2014-09-24 Thread Henrik Ossipoff Hansen
Hi Honza,

Hoped you would be lurking around here :)

I almost feel ashamed for not thinking about that myself - it makes totally 
sense. The default is 10 seconds as I recall, and we haven't tampered with 
this in this particular one of our projects. It also makes sense that we 
are seeing this type of error more on our test cluster, since it has much 
worse hardware than our production nodes.

Moreover, your comment has likely put a point on another issue we see in a 
different application, where we have changed the default timeout, but to 
something I'm now realising is likely way too low.

Thank you -- I'll be monitoring the issue for sure.

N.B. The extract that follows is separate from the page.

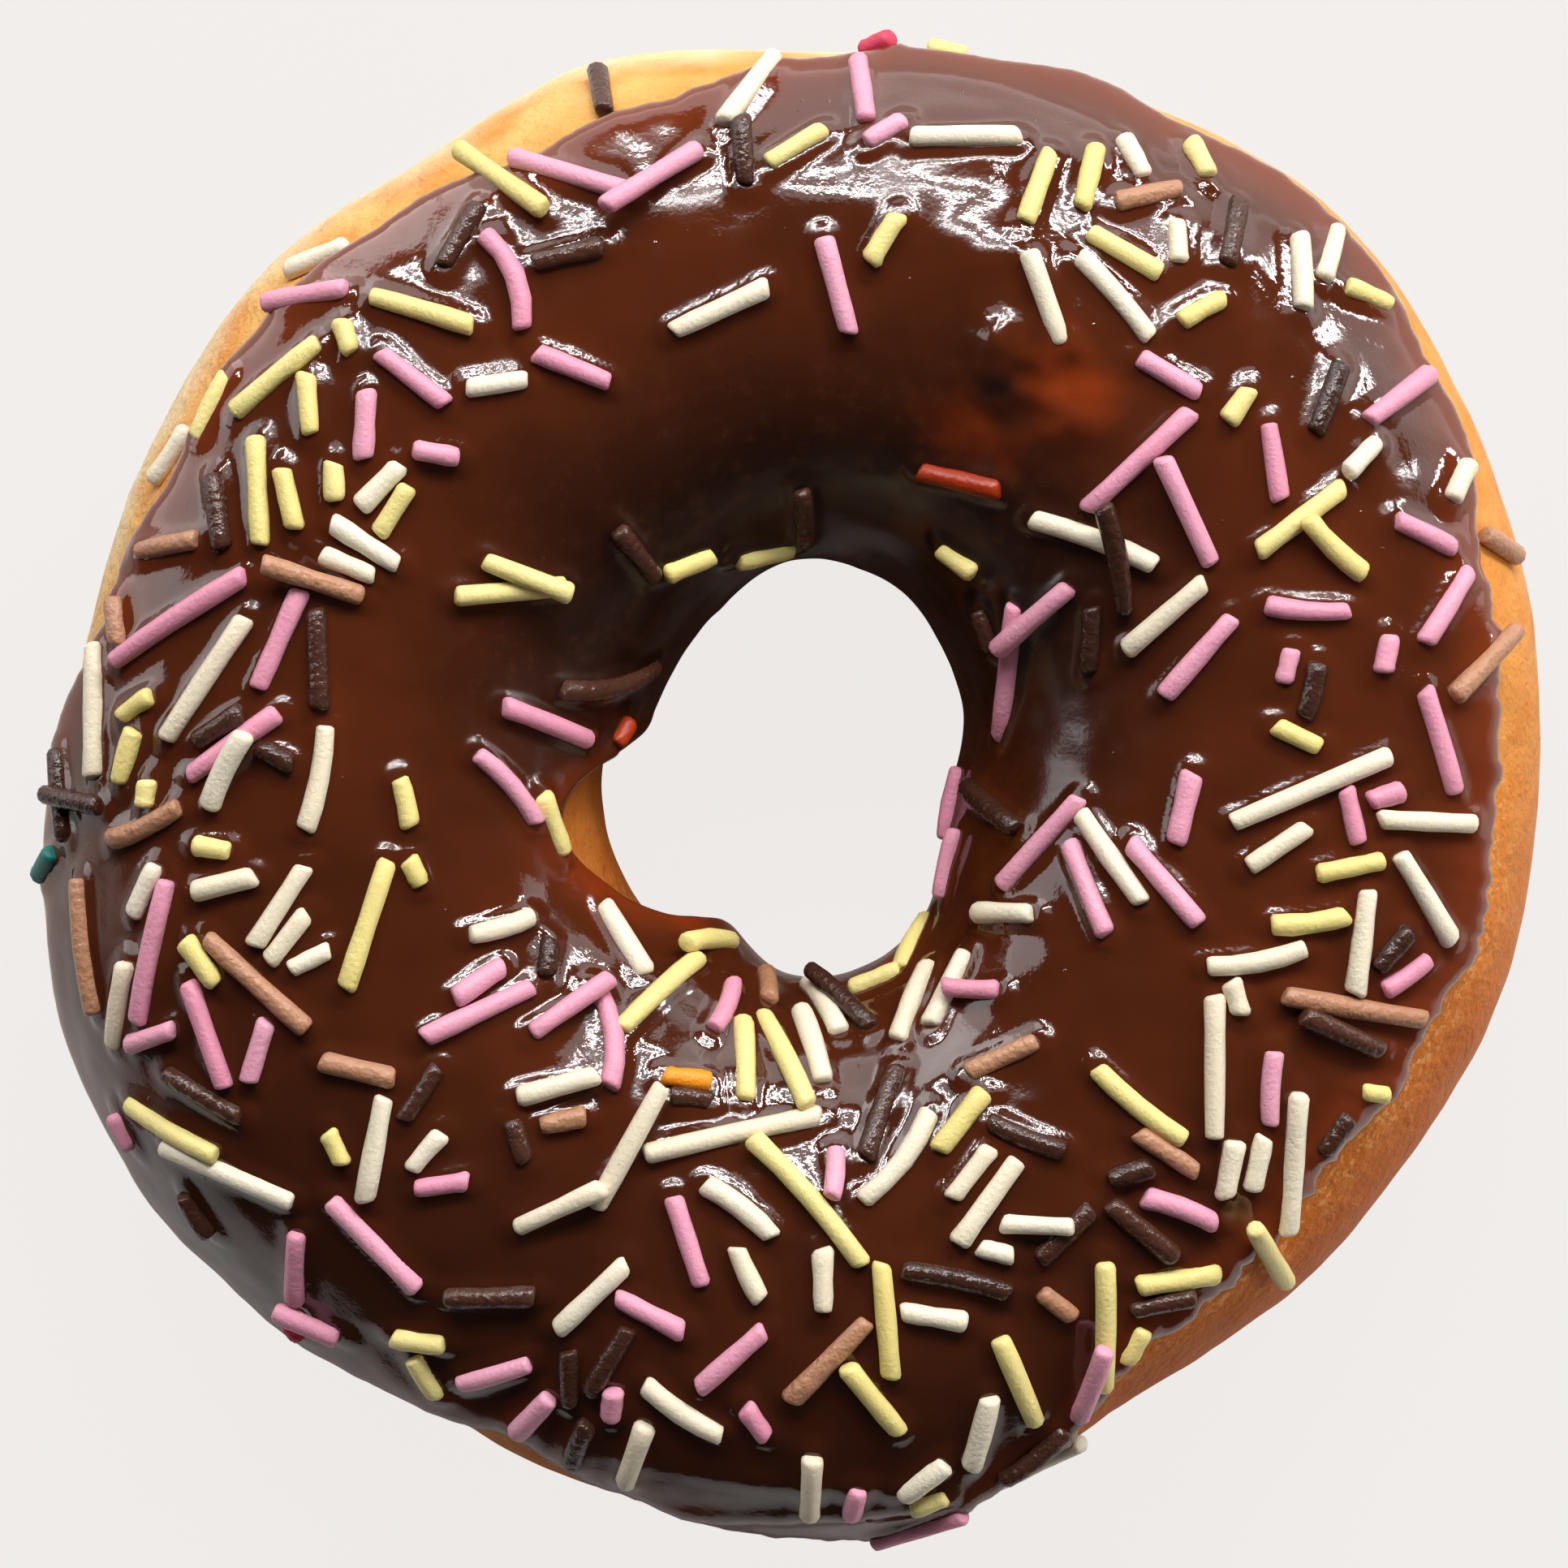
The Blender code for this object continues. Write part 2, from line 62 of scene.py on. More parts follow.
# Radii in millimetres at even steps, anticlockwise from +X.
DOUGH_RIM = (
    47.4, 48.4, 49.1, 50.2, 49.0, 47.6, 46.6, 47.5, 46.1, 46.7, 46.0, 45.5,
    45.6, 46.7, 46.5, 45.3, 45.3, 46.0, 46.2, 46.0, 44.4, 45.1, 45.8, 47.0,
)
DOUGH_HOLE = (
    12.2, 14.1, 15.0, 16.6, 15.8, 14.0, 12.4, 12.0,
    12.0, 12.0, 12.2, 11.8, 13.7, 14.3, 13.9, 12.1,
)
HALF_HEIGHT = 16.0
FLAT_SHARE = 0.95
SECTION_POWER = 0.9

# The icing stops at these leans: 0 faces outward, 90 faces up and 180 faces the hole.
ICING_OUTER_EDGE = (
    43, 43, 34, 30, 30, 28, 35, 50, 44, 42, 40, 34,
    15, 10, 5, 8, 28, 32, 18, 25, 42, 48, 48, 44,
)
ICING_INNER_EDGE = (198, 200, 198, 168, 190, 192, 148, 154, 182, 200, 200, 198)
ICING_THICKNESS = 1.5
ICING_LIP = 0.55
JOINT_GAP = 0.35
EDGE_WAVE = 2.0

# Swells of the icing: direction and lean in degrees, rise in millimetres, spread in degrees.
SWELLS = (
    (57, 96, 0.7, 12),
    (66, 84, 0.8, 7),
    (204, 146, -0.5, 14),
    (262, 44, 0.5, 16),
    (285, 30, 0.4, 14),
    (128, 60, 0.4, 18),
    (20, 70, 0.3, 22),
)
RIPPLE = 0.16
WELD = 0.001

# Sprinkles in each twelfth of the ring, anticlockwise from +X, on its outer and its inner half.
OUTER_COUNTS = (13, 16, 11, 8, 15, 22, 22, 15, 14, 19, 17, 16)
INNER_COUNTS = (4, 7, 3, 3, 3, 5, 5, 10, 12, 12, 7, 8)
KIND_SHARES = {"pink": 70, "cream": 60, "yellow": 52, "dark": 56, "milk": 22}
LENGTHS = {
    "pink": (2.0, 5.8),
    "cream": (2.2, 6.4),
    "yellow": (1.5, 5.4),
    "dark": (2.2, 5.8),
    "milk": (2.0, 5.6),
}
SPRINKLE_RADIUS = 0.65
SPRINKLE_SINK = 0.28
EDGE_MARGIN = 7.0
DEEPEST_LEAN = 158
MOST_SLOPE = 0.3
STEEPEST_BED = 0.35
LEAST_SEEN = 0.8
CROSSING_SHARE = 0.3
CRUST_MARGIN = 3.5
BENDS = (-0.06, 0.0, 0.0, 0.0, 0.0, 0.0, 0.07)
TRIES = 40
DRAPE = 0.6
MOST_FALLING = 0.1
REST_SHARE = 0.9
SEED = 12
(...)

I'll report back once we get our test set up again in a few hours.

Regards,
Henrik

Den tirsdag den 23. september 2014 22.59.32 UTC+2 skrev Honza Král:

 Hello Henrik, 

 My guess would be that the timeouts you are seeing in python are 
 causing this - when the python client encounters a timeout, it retries 
 the request, thinking something went wrong. Thus if your timeout is 
 too small it can actually lead to spamming the cluster - when the 
 python client encounters a timeout the request is still running in the 
 server so each retry will spawn another bulk request being processed. 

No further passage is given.